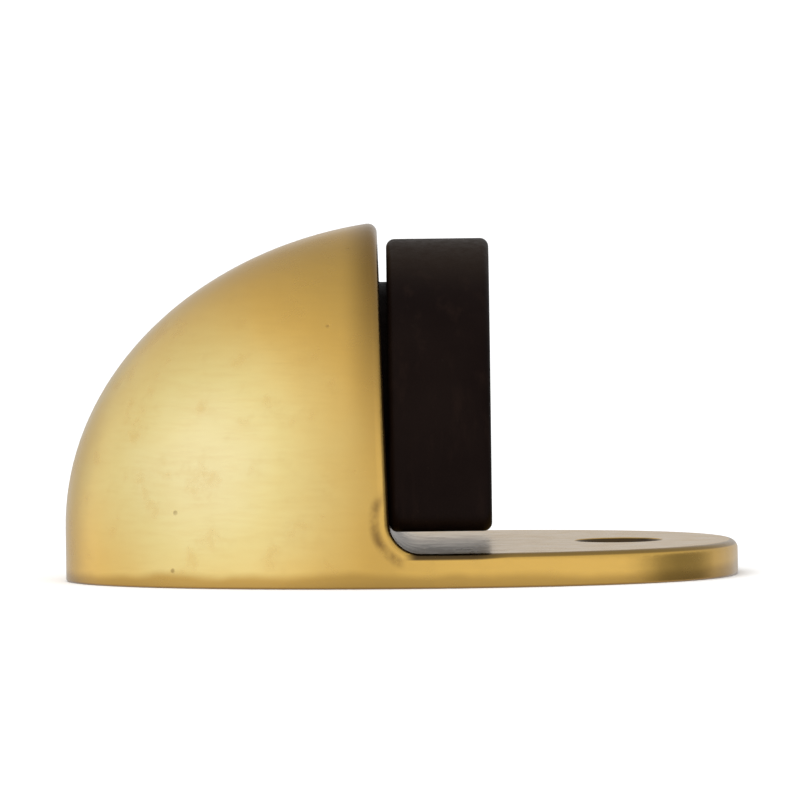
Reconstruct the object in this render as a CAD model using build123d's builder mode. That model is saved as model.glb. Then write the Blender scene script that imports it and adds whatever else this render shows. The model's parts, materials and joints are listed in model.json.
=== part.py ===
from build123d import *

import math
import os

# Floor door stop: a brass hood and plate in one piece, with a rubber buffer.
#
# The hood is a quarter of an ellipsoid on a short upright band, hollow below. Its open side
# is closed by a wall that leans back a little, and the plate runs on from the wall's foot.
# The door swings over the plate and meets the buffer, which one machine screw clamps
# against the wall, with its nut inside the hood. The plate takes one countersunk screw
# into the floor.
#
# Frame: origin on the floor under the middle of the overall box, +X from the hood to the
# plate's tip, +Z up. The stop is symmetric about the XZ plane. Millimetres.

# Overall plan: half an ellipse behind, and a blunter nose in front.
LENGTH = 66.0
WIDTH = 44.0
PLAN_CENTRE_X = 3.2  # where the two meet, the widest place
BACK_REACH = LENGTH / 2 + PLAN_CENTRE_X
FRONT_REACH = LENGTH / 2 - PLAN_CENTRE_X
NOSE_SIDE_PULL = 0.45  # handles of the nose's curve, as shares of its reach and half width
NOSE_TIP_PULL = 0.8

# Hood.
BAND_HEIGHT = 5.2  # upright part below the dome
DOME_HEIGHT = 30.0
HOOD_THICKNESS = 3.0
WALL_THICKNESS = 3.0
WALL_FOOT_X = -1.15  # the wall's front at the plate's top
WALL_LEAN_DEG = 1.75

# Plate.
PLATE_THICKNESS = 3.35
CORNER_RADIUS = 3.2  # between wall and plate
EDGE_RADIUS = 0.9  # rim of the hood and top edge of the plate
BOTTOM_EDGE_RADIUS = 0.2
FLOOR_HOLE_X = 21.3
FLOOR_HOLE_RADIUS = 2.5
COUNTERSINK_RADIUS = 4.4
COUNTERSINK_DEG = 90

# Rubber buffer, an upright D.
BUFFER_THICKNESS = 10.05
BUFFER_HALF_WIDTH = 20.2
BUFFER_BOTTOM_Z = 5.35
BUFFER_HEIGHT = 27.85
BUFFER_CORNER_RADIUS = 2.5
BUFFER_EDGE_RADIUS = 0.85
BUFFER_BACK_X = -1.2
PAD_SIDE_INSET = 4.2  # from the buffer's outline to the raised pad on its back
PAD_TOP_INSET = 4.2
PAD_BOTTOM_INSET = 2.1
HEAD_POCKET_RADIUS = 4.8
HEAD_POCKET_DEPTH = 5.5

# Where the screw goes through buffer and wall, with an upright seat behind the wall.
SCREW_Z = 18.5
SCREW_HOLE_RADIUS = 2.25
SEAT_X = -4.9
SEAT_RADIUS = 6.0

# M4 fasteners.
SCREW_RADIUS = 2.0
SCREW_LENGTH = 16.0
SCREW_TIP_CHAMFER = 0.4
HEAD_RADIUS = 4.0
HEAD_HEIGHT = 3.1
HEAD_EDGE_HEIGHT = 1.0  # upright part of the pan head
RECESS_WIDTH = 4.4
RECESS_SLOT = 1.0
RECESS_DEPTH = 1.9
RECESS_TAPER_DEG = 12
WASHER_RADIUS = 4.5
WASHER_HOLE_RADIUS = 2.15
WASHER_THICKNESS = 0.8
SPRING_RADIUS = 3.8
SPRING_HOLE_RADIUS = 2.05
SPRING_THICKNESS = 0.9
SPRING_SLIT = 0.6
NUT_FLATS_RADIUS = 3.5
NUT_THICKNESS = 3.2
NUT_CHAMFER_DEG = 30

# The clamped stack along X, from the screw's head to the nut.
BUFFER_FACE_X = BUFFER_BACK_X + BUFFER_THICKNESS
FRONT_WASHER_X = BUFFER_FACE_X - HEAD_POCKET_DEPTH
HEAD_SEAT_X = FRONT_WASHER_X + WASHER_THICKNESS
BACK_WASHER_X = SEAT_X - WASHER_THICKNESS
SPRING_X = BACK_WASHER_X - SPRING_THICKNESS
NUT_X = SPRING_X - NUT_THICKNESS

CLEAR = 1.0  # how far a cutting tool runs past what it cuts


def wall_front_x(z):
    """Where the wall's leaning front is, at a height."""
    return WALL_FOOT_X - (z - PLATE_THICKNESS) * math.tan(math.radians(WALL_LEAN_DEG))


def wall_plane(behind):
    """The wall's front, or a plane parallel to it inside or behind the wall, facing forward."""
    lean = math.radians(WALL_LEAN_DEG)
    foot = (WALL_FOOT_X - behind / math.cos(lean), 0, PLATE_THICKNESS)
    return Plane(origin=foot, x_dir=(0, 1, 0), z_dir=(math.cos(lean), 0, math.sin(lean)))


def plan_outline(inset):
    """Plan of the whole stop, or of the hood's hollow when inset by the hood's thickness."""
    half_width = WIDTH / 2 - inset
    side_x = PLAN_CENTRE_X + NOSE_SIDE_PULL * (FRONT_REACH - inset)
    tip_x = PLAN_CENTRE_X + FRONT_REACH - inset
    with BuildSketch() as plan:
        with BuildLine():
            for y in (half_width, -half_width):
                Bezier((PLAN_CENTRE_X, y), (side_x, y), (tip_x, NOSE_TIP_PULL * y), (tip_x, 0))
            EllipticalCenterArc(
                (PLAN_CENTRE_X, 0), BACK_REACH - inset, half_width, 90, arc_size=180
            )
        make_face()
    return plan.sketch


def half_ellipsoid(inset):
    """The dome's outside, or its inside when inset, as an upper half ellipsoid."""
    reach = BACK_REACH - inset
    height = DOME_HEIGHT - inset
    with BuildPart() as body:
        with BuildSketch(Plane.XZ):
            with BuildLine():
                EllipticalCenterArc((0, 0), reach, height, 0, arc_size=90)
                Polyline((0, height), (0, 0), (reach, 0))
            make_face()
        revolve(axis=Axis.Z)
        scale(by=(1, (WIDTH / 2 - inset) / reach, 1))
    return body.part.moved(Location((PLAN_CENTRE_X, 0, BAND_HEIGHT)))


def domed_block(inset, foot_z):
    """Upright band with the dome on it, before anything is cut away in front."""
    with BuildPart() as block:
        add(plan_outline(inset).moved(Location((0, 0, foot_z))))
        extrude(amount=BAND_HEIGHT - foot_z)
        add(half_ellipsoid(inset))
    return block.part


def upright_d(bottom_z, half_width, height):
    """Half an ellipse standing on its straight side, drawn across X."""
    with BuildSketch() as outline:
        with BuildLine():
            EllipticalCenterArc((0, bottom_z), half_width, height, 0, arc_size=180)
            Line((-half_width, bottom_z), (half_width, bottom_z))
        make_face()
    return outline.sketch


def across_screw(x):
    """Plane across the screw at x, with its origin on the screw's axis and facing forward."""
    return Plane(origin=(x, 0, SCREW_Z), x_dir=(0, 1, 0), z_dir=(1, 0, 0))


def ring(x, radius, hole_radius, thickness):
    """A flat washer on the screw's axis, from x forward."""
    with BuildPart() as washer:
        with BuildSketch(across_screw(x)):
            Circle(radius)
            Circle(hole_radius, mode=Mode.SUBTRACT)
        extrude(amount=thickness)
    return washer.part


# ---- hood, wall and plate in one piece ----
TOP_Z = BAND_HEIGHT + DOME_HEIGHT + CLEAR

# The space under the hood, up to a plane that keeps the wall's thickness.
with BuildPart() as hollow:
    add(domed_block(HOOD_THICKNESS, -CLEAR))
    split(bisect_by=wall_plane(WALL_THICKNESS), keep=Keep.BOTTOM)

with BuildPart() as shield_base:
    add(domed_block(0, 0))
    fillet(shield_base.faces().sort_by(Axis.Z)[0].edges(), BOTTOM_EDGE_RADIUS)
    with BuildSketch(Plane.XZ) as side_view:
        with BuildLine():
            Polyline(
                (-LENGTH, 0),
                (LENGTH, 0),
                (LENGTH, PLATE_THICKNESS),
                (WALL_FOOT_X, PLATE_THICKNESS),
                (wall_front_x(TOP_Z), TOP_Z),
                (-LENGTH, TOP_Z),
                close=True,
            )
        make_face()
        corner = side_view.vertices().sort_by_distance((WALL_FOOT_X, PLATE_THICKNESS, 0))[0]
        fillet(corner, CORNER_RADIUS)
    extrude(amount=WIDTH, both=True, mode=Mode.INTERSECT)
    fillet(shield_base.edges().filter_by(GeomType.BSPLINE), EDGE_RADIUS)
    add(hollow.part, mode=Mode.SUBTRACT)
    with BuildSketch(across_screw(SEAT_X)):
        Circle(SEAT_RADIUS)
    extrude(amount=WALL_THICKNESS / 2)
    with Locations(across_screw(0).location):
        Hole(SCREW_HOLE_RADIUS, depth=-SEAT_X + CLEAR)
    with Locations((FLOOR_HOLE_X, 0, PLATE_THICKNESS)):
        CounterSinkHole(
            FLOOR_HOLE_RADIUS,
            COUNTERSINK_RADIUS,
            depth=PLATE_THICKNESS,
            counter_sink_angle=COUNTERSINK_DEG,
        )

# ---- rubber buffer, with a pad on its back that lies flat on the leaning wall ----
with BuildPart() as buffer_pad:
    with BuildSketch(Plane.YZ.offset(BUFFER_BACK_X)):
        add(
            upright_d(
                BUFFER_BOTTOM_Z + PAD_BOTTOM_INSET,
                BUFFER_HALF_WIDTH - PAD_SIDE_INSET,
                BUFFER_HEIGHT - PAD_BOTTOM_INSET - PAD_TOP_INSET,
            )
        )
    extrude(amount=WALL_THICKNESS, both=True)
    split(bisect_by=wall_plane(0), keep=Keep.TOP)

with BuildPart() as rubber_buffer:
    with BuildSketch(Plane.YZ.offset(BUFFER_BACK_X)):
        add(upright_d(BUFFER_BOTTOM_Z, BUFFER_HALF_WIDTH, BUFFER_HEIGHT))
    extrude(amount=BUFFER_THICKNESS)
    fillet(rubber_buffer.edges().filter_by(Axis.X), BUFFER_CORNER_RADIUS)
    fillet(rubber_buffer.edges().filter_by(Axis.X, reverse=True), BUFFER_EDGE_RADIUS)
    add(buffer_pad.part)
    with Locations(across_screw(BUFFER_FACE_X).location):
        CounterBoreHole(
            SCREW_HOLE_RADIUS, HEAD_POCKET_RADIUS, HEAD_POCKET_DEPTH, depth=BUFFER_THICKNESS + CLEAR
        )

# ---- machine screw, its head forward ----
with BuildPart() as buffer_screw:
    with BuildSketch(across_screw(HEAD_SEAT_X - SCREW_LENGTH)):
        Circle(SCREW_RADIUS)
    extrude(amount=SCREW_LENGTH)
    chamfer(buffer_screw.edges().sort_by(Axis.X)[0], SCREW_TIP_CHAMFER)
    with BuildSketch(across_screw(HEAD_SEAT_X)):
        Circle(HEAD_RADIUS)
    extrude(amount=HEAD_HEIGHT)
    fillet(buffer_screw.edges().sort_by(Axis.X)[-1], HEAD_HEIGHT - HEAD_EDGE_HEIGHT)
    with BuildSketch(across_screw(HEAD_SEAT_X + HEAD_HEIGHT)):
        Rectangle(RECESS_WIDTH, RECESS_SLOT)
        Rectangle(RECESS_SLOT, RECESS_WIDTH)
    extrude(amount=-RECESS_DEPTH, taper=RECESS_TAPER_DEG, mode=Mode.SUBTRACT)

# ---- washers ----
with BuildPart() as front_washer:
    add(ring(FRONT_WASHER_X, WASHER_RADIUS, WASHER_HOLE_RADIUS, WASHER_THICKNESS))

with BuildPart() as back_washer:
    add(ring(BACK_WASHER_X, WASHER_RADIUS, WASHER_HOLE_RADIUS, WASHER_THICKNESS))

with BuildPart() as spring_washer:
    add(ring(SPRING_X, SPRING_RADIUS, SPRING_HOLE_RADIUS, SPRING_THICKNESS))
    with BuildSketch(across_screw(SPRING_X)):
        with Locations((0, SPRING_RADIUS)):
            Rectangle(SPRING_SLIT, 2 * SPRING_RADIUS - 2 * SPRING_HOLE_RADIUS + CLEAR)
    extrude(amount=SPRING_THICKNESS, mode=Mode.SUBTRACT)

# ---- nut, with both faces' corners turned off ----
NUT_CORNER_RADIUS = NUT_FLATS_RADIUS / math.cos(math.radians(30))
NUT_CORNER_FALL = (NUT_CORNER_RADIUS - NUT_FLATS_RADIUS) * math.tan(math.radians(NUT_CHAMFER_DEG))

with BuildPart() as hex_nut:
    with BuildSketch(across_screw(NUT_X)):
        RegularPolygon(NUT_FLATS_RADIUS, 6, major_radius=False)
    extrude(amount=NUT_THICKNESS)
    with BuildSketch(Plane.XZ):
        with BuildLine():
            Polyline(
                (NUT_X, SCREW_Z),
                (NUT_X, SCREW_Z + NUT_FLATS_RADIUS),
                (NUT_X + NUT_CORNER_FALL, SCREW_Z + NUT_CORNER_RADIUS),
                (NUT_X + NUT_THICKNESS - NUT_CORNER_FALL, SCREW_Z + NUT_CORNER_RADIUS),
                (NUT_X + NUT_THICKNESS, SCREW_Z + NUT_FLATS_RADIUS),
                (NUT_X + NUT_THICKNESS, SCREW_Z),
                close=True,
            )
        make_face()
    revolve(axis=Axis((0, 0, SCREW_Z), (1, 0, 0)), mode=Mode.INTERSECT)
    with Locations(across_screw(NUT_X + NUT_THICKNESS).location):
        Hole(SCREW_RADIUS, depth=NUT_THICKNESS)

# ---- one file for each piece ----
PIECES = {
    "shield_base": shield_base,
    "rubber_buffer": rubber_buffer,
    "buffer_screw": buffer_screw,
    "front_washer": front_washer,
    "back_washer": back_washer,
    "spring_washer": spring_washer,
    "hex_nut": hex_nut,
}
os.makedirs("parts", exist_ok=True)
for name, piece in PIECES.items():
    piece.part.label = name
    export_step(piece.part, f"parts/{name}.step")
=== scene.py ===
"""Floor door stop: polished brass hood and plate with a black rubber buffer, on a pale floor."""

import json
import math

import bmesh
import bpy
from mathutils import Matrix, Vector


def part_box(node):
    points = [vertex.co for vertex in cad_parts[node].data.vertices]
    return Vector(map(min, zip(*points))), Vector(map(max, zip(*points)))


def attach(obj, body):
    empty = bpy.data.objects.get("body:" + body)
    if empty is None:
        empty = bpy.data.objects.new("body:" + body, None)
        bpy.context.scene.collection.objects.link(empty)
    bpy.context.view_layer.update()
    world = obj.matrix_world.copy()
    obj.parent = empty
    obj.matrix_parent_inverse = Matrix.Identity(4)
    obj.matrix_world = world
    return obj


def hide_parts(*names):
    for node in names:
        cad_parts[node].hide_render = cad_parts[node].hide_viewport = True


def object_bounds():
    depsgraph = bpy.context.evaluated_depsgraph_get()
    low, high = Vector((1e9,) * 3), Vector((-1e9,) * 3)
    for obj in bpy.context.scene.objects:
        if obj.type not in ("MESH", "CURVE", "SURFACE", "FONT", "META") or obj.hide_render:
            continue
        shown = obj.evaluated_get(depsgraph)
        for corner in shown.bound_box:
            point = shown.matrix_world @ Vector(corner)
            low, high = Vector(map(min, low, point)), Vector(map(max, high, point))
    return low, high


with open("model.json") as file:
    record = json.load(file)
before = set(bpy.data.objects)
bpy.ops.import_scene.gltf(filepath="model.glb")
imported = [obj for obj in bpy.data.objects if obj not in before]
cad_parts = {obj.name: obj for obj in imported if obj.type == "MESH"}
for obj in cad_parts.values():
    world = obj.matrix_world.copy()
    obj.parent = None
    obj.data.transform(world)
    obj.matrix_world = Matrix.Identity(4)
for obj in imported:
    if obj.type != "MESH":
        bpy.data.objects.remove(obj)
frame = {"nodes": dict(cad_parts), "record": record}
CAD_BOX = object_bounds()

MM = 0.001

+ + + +

→ **TASK**
Find the line containing "obj.data.transform(world)". Reproduce it exactly, along with every line after it through the last.

→ **WRITTEN RESPONSE**
    obj.data.transform(world)
    obj.matrix_world = Matrix.Identity(4)
for obj in imported:
    if obj.type != "MESH":
        bpy.data.objects.remove(obj)
frame = {"nodes": dict(cad_parts), "record": record}
CAD_BOX = object_bounds()

MM = 0.001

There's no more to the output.